SLA Metrics Demystified: From Uptime to Latency Guarantees

SLA metrics (Service Level Agreement metrics) are quantifiable measures used to assess the performance of a service provider against agreed-upon service levels. Common SLA metrics include uptime/availability, response time, resolution time, and throughput. These metrics ensure accountability and help manage expectations between service providers and clients. Accurate tracking enables proactive performance improvements and contract compliance. For example, 99.9% uptime means no more than 43.8 minutes of downtime per month.

Uptime: The Heartbeat of Service Reliability

Uptime refers to the time a service remains operational and accessible to users. It is typically expressed as a percentage, representing the proportion of time a system is expected to be available without interruptions. For instance, an uptime of 99.9% means that the service can be unavailable for roughly 8.77 hours per year.

Achieving high uptime is crucial for businesses that rely on continuous availability to serve their customers. Service disruptions can lead to significant financial losses, damage to reputation, and loss of customer trust. Therefore, service providers often strive to offer "five nines" (99.999%) uptime, which equates to just about 5 minutes of downtime annually. To meet these expectations, providers implement robust infrastructure, redundant systems, and proactive monitoring to swiftly address any issues.

Latency: Speed as a Competitive Edge

While uptime measures availability, latency measures the responsiveness of a service. It is the time taken for a data packet to travel from the user's device to the service provider's server and back. Low latency is crucial for applications requiring real-time interactions, such as online gaming, video conferencing, and financial trading platforms.

Latency guarantees in SLAs are expressed in milliseconds, with providers committing to keeping response times under a specified threshold. High latency can lead to delays, affecting user experience and potentially driving customers to competitors. To minimize latency, service providers employ techniques like edge computing, where data processing occurs closer to the user's location, and content delivery networks (CDNs) that cache content closer to users.

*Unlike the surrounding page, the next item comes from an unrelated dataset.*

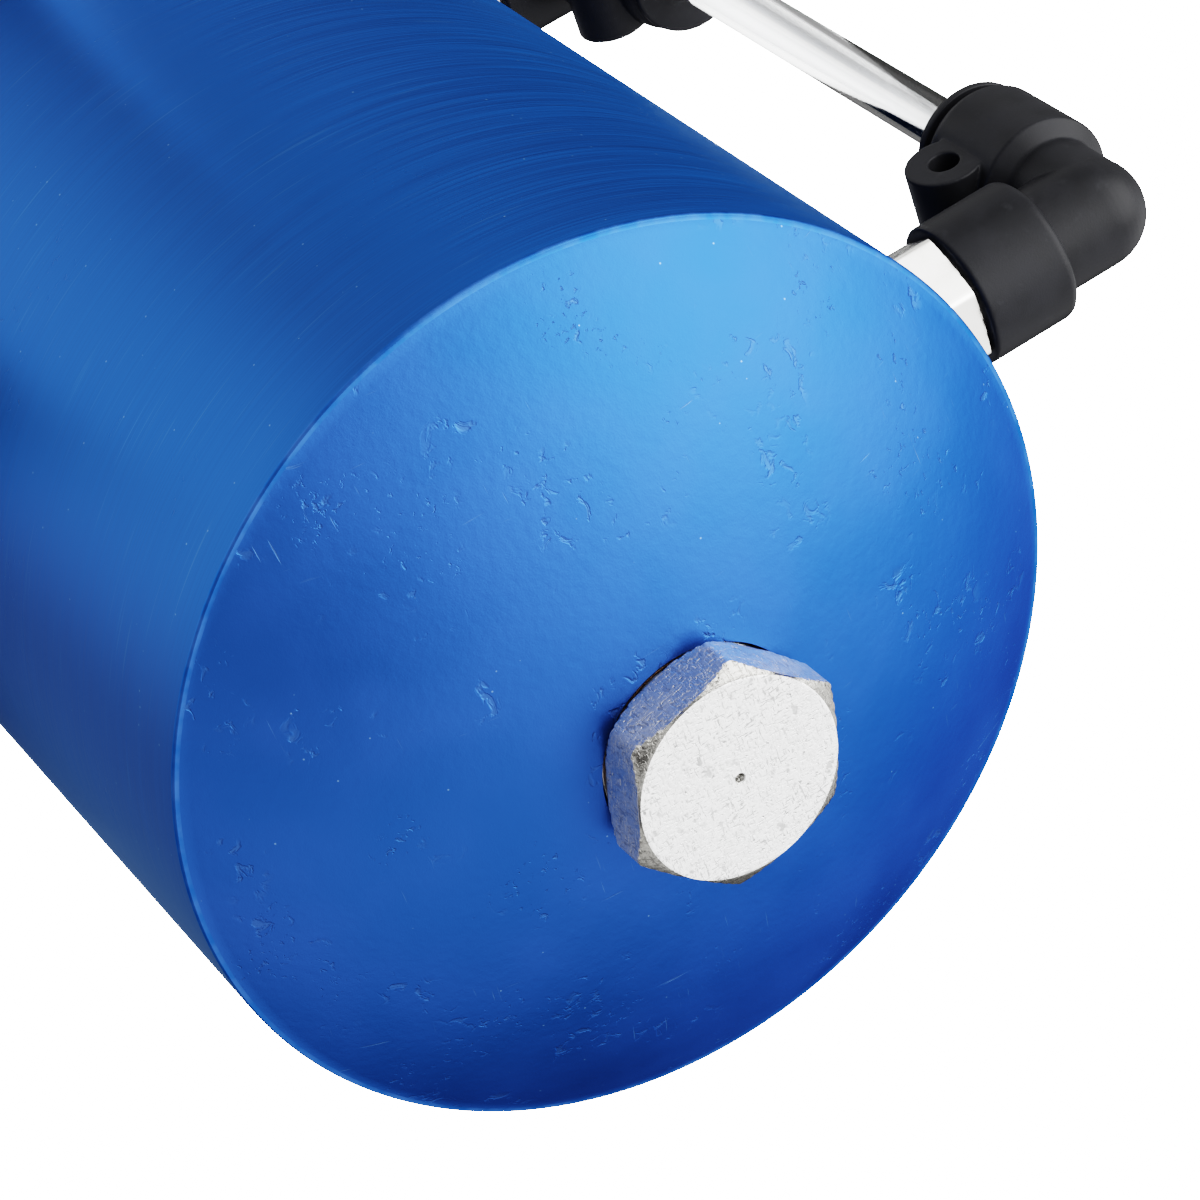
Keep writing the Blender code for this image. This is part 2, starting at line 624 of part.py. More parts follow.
def breather(parent):
    flange_low = LID_TOP + GAP
    flange_high = flange_low + NECK_FLANGE_THICKNESS
    neck = [(NECK_TUBE_BORE, NECK_TUBE_BOTTOM), (NECK_TUBE_RADIUS, NECK_TUBE_BOTTOM)]
    neck += [(NECK_TUBE_RADIUS, flange_low), (NECK_FLANGE_RADIUS, flange_low)]
    neck += [(NECK_FLANGE_RADIUS, flange_high), (NECK_TUBE_RADIUS, flange_high)]
    neck += [(NECK_TUBE_RADIUS, NECK_TUBE_TOP), (NECK_TUBE_BORE, NECK_TUBE_TOP)]
    node("breather_neck", turned(neck, MEDIUM), BLACK_ANODISED, parent)
    nut_top = LID_CEILING - GAP
    nut_hole = cylinder(NECK_TUBE_RADIUS + GAP, nut_top - 0.01, nut_top + 0.01, SMALL)
    nut = combined(hexagon(NECK_NUT_HEX, nut_top - NECK_NUT_THICKNESS, nut_top), "DIFFERENCE", nut_hole)
    node("breather_nut", nut, BLACK_ANODISED, parent)

    bore = NECK_TUBE_RADIUS + GAP
    lip = FILTER_START + FILTER_LIP
    foot, head = FILTER_FOOT_RADIUS, FILTER_HEAD_RADIUS
    boot = [(bore, COLLAR_BOTTOM), (COLLAR_RADIUS, COLLAR_BOTTOM), (COLLAR_RADIUS, FILTER_BASE)]
    boot += [(FILTER_BASE_RADIUS - 0.001, FILTER_BASE), (FILTER_BASE_RADIUS, FILTER_BASE + 0.001)]
    boot += [(FILTER_BASE_RADIUS, lip), (foot + GAP, lip), (foot + GAP, FILTER_START - GAP)]
    boot += [(bore, FILTER_START - GAP)]
    node("filter_boot", turned(boot, MEDIUM), RUBBER, parent)
    element = [(foot - FILTER_FOOT_WALL, FILTER_START), (foot, FILTER_START), (foot, lip)]
    element += [(head, FILTER_TOP), (head - FILTER_HEAD_WALL, FILTER_TOP)]
    node("filter_element", turned(element, MEDIUM), GAUZE, parent)
    side = FILTER_CAP_RADIUS
    cap = [(0, FILTER_TOP + GAP), (side, FILTER_TOP + GAP), (side, FILTER_CAP_TOP - FILTER_CAP_ROUND)]
    cap += [(side - FILTER_CAP_ROUND, FILTER_CAP_TOP), (0, FILTER_CAP_TOP)]
    node("filter_cap", turned(cap, MEDIUM), CHROME, parent)

    band_low, band_high = CLAMP_BAND
    middle = (band_low + band_high) / 2
    inner = COLLAR_RADIUS + GAP
    band = sleeve(inner, inner + CLAMP_BAND_THICKNESS, band_low, band_high, MEDIUM)
    near, far = CLAMP_HOUSING_X
    half = CLAMP_HOUSING_HALF
    housing = block((near, -half, band_low - 0.0004), (far, half, band_high + 0.0004))
    clamp = combined(band, "UNION", housing)
    screw_frame = Matrix.Translation((CLAMP_SCREW_X, 0, middle)) @ ALONG_Y
    screw_hole = cylinder(CLAMP_SCREW_RADIUS + GAP, -0.01, 0.01, SMALL, screw_frame)
    node("clamp_band", combined(clamp, "DIFFERENCE", screw_hole), STAINLESS, parent)
    head_low, head_high = CLAMP_SCREW_HEAD
    screw = cylinder(CLAMP_SCREW_RADIUS, CLAMP_SCREW_TIP, (head_low + head_high) / 2, SMALL)
    screw = combined(screw, "UNION", hexagon(CLAMP_SCREW_HEX, head_low, head_high))
    slot = block((-0.0005, -0.01, head_high - CLAMP_SCREW_SLOT), (0.0005, 0.01, head_high + 0.01))
    screw = combined(screw, "DIFFERENCE", slot)
    screw.transform(ALONG_Y)
    node("clamp_screw", screw, STAINLESS, parent, (CLAMP_SCREW_X, 0, middle))


# Mounting plate


def plate_mesh():
    """A flat plate with round corners, two countersunk holes and two upright slots, facing +Y."""
    front = PLATE_BACK - PLATE_THICKNESS
    bm = bmesh.new()
    inner_x, inner_z = PLATE_HALF_WIDTH - PLATE_CORNER, PLATE_HALF_HEIGHT - PLATE_CORNER
    corners = ((inner_x, inner_z, 0), (-inner_x, inner_z, 1), (-inner_x, -inner_z, 2), (inner_x, -inner_z, 3))
    steps = 5
    outline = []
    for x, z, quarter in corners:
        for i in range(steps + 1):
            turn = math.pi / 2 * (quarter + i / steps)
            spot = (x + PLATE_CORNER * math.cos(turn), front, z + PLATE_CORNER * math.sin(turn))
            outline.append(bm.verts.new(spot))
    face = bm.faces.new(outline)
    grown = bmesh.ops.extrude_face_region(bm, geom=[face])["geom"]
    moved = [item for item in grown if isinstance(item, bmesh.types.BMVert)]
    bmesh.ops.translate(bm, verts=moved, vec=(0, PLATE_THICKNESS, 0))
    plate = finished(bm)

    reach = (front - CUT, PLATE_BACK + CUT)
    for side in (-1, 1):
        for height in (-SLOT_HALF_TRAVEL, SLOT_HALF_TRAVEL):
            spot = Matrix.Translation((side * SLOT_X, 0, height)) @ ALONG_Y
            plate = combined(plate, "DIFFERENCE", cylinder(SLOT_HALF_WIDTH, *reach, SMALL, spot))
        low = (side * SLOT_X - SLOT_HALF_WIDTH, reach[0], -SLOT_HALF_TRAVEL)
        high = (side * SLOT_X + SLOT_HALF_WIDTH, reach[1], SLOT_HALF_TRAVEL)
        plate = combined(plate, "DIFFERENCE", block(low, high))
    shank, head = SCREW_RADIUS + GAP, SCREW_SINK_RADIUS
    flare = head - shank
    sink = [(0, reach[0]), (shank, reach[0]), (shank, PLATE_BACK - flare), (head, PLATE_BACK)]
    sink += [(head, reach[1]), (0, reach[1])]
    for height in (-SCREW_OFFSET, SCREW_OFFSET):
        spot = Matrix.Translation((0, 0, height)) @ ALONG_Y
        plate = combined(plate, "DIFFERENCE", turned(sink, SMALL, spot))
    return plate


def plate_screw_mesh():
    top = PLATE_BACK - 0.0001
    flare = SCREW_HEAD_RADIUS - SCREW_RADIUS
    tip = PLATE_BACK - SCREW_LENGTH
    profile = [(0, tip), (SCREW_RADIUS, tip), (SCREW_RADIUS, top - flare - GAP)]
    profile += [(SCREW_HEAD_RADIUS, top - GAP), (SCREW_HEAD_RADIUS, top), (0, top)]
    key = hexagon(SCREW_KEY, top - SCREW_KEY_DEPTH, top + CUT)
    screw = combined(turned(profile, SMALL), "DIFFERENCE", key)
    screw.transform(ALONG_Y)
    return screw


def mounting(parent):
    node("mounting_plate", plate_mesh(), BLACK_STEEL, parent, (0, 0, MOUNT_HEIGHT))
    front = PLATE_BACK - PLATE_THICKNESS
    thread = SCREW_RADIUS + GAP
    profile = [(0, CAN_RADIUS * 0.9), (BOSS_RADIUS, CAN_RADIUS * 0.9), (BOSS_RADIUS, front - GAP)]
    profile += [(thread, front - GAP), (thread, CAN_RADIUS + 0.0015), (0, CAN_RADIUS + 0.0015)]
    wall = cylinder(CAN_RADIUS + GAP, -0.02, 0.02, LARGE)
    boss = combined(turned(profile, MEDIUM, ALONG_Y), "DIFFERENCE", wall)
    screw = plate_screw_mesh()
    for name, height in (("lower", MOUNT_HEIGHT - SCREW_OFFSET), ("upper", MOUNT_HEIGHT + SCREW_OFFSET)):
        node(f"{name}_plate_boss", boss, BLUE, parent, (0, 0, height))
        node(f"{name}_plate_screw", screw, STAINLESS, parent, (0, 0, height))


for old in list(bpy.data.objects):
    bpy.data.objects.remove(old, do_unlink=True)

BLUE = material("anodised_blue", (0.02, 0.11, 0.55), 0.35, 1.0)
WELDED = material("welded_aluminium", (0.55, 0.57, 0.60), 0.45, 1.0)
PLUG = material("bare_aluminium", (0.80, 0.81, 0.82), 0.35, 1.0)
NICKEL = material("nickel_plate", (0.85, 0.84, 0.80), 0.20, 1.0)
BLACK_PLASTIC = material("black_plastic", (0.012, 0.012, 0.014), 0.50)
CLEAR_TUBE = material("clear_tube", (0.92, 0.94, 0.95), 0.10, 0.0, 0.35)
RUBBER = material("black_rubber", (0.015, 0.015, 0.015), 0.75)
COPPER = material("copper", (0.72, 0.36, 0.22), 0.35, 1.0)
STAINLESS = material("stainless", (0.62, 0.62, 0.60), 0.30, 1.0)
STEEL_WOOL = material("steel_wool", (0.45, 0.45, 0.45), 0.60, 1.0)
BLACK_ANODISED = material("black_anodised", (0.02, 0.02, 0.022), 0.40, 1.0)
GAUZE = material("filter_gauze", (0.03, 0.05, 0.14), 0.85)
CHROME = material("chrome", (0.85, 0.86, 0.87), 0.08, 1.0)
BLACK_STEEL = material("black_powder_coat", (0.02, 0.02, 0.02), 0.55)

can_frame = empty("can_frame", (0, -PLATE_BACK, -MOUNT_HEIGHT))
node("can_shell", can_mesh(), BLUE, can_frame)
drain(can_frame)
sight_gauge(can_frame)
lid(can_frame)
hose_ports(can_frame)
baffle(can_frame)
drop_tube(can_frame)
breather(can_frame)
mounting(can_frame)
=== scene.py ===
"""The looks of the oil catch can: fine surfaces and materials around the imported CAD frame.

Every shape is made in the can's own frame, where z = 0 is the crease between the wall and the
domed bottom, the axis is x = y = 0 and the sight tube is on the -Y side. CAN_FRAME carries that
frame to the row's. Lengths are in metres.
"""

import json
import math

import bmesh
import bpy
from mathutils import Matrix, Vector

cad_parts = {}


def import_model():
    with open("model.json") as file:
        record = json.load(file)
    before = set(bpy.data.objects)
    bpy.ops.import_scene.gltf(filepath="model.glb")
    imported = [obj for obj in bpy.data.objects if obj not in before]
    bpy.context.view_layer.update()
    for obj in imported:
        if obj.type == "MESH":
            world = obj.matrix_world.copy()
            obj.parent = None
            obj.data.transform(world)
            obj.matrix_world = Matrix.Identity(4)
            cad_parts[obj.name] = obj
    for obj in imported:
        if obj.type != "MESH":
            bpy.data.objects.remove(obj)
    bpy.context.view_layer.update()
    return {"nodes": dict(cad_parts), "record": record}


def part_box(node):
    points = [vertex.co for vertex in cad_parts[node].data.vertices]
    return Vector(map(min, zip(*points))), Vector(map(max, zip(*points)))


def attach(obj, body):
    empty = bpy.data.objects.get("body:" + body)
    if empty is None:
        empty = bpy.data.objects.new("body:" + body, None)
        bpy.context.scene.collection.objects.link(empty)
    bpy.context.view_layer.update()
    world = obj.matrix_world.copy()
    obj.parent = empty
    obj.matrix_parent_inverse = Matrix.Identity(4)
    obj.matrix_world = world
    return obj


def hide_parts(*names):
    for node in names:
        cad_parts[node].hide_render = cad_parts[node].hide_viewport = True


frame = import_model()
NODES = frame["nodes"]

# The can, read from the frame
SHELL_LOW, SHELL_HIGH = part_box("can_shell")
CAN_RADIUS = (SHELL_HIGH.x - SHELL_LOW.x) / 2
CAN_HEIGHT = 0.160
CAN_FRAME = Vector(
    ((SHELL_LOW.x + SHELL_HIGH.x) / 2, (SHELL_LOW.y + SHELL_HIGH.y) / 2, SHELL_HIGH.z - CAN_HEIGHT)
)
WALL = 0.0025
DOME_HEIGHT = 0.0162
DOME_SPHERE = (CAN_RADIUS**2 + DOME_HEIGHT**2) / (2 * DOME_HEIGHT)
GAP = 0.0003
BORE = CAN_RADIUS - WALL

ALONG_X = Matrix.Rotation(math.pi / 2, 4, "Y")
ALONG_Y = Matrix.Rotation(-math.pi / 2, 4, "X")
ALONG_MINUS_Y = Matrix.Rotation(math.pi / 2, 4, "X")


def in_can(node):
    """A node's box, moved to the can's own frame."""
    low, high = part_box(node)
    return low - CAN_FRAME, high - CAN_FRAME


def at_height(level):
    return Matrix.Translation((0, 0, level))


def beside(node):
    """The place on the axis that is level with a node's middle."""
    low, high = in_can(node)
    return at_height((low.z + high.z) / 2)


def placed(name, data, matrix=None):
    """A new object in the scene."""
    made = bpy.data.objects.new(name, data)
    bpy.context.scene.collection.objects.link(made)
    if matrix is not None:
        made.matrix_world = matrix
    return made


def shaded(mesh, sharp=35):
    mesh.shade_smooth()
    mesh.set_sharp_from_angle(angle=math.radians(sharp))


# Shader building


def new_node(tree, kind, inputs=None, **settings):
    """A node with its settings, its inputs linked or set by name or number."""
    node = tree.nodes.new(kind)
    for key, value in settings.items():
        setattr(node, key, value)
    for name, source in (inputs or {}).items():
        if isinstance(source, bpy.types.NodeSocket):
            tree.links.new(source, node.inputs[name])
        else:
            node.inputs[name].default_value = source
    return node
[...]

Balancing Uptime and Latency

While both uptime and latency are crucial, it's important to recognize that improving one can sometimes impact the other. For example, systems designed to maximize uptime through redundancy and failover mechanisms might introduce additional latency. Therefore, service providers must strike a balance, optimizing both metrics to deliver consistent and high-quality service.

Clients should carefully evaluate their specific needs when negotiating SLAs. For businesses where availability is paramount, prioritizing uptime makes sense. However, for those relying on instantaneous responses, such as e-commerce sites, latency might take precedence.

Measuring and Monitoring SLA Metrics

Accurate measurement and monitoring are vital to ensure compliance with SLA commitments. Service providers use various tools and techniques to track uptime and latency, providing clients with detailed reports and alerts. Network monitoring software, synthetic testing, and real-time analytics are common strategies to detect and resolve issues promptly.

Regular performance reviews and transparent communication between service providers and clients are also essential. These practices help identify potential problems before they escalate, ensuring both parties remain aligned with SLA expectations.

Conclusion

SLA metrics like uptime and latency are fundamental to understanding a service provider's performance. By clearly defining these metrics, both providers and clients can set realistic expectations, ensuring a mutually beneficial relationship. As technology continues to evolve, the ability to offer high uptime and low latency will remain a competitive advantage, driving innovation and better service delivery across industries.